Bahwasannya ‘Utsman radliyallaahu ‘anhu shalat di Mina empat raka’at,
maka berkatalah Abdullah bin Mas’ud dalam rangka mengingkari perbuatannya :
“Aku shalat (ketika safar) bersama Nabi shallallaahu ‘alaihi wasallam dua
raka’at, bersama Abu Bakar dua raka’at, dan bersama ‘Umar dua raka’at, dan
bersama ‘Utsman di awal pemerintahannya, kemudian beliau melakukannya dengan
sempurna (empat raka’at – tidak diqashar), kemudian kalian berselisih, dan aku
ingin sekiranya empat raka’at itu tetap menjadi dua raka’at (sebagaimana
dilakukan Nabi shallallaahu ‘alaihi wasallam) Akan tetapi kemudian Ibnu Mas’ud
shalat empat raka’at. Maka ditanyakan kepadanya : Engkau telah mencela
perbuatan ‘Utsman, namun engkau sendiri shalat empat raka’at ?”. Maka beliau
menjawab : “Perselisihan itu jelek”
[selesai - Lihat selengkapnya
dalam Silsilah Ash-Shahiihah no. 224].
Dalam atsar Ibnu Mas’ud
radliyallaahu ‘anhu tersebut tergambar sebuah pemahaman yang agung dalam
menjaga persatuan umat [1].
Tidak dipungkiri di sini bahwa apa yang menjadi pendapat Ibnu Mas’ud itulah
yang benar, yaitu mengqashar shalat ketika mabit di Mina sebagaimana yang
dicontohkan oleh Rasulullah shallallaahu ‘alaihi wasallam – dan itulah yang
berlaku hingga kini.
[1] Atsar tersebut janganlah dipahami bahwa upaya
menjaga persatuan dan kesatuan umat menafikkan nasihat dan penyampaian
kebenaran.
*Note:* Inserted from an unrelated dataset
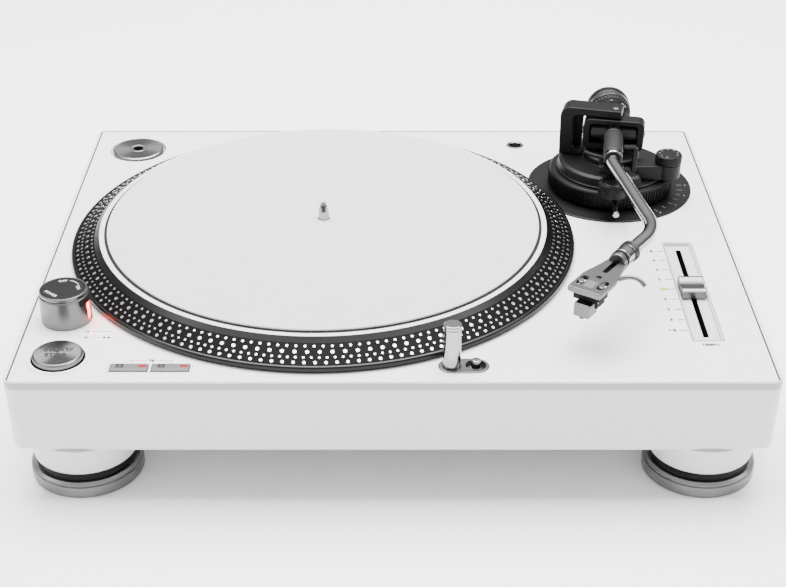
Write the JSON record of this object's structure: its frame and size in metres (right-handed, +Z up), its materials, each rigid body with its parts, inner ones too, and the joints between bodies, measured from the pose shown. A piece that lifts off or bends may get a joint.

Dalam beberapa riwayat disebutkan bahwa Ibnu Mas’ud dan para
shahabat lain tetap menyampaikan nasihat kepada ‘Utsman bin ‘Affan
radliyallaahu ‘anhum. Hal ini merupakan satu upaya untuk menampakkan al-haq dan
tidak menyembunyikankannya. Dan kebenaran itu memang harus disampaikan.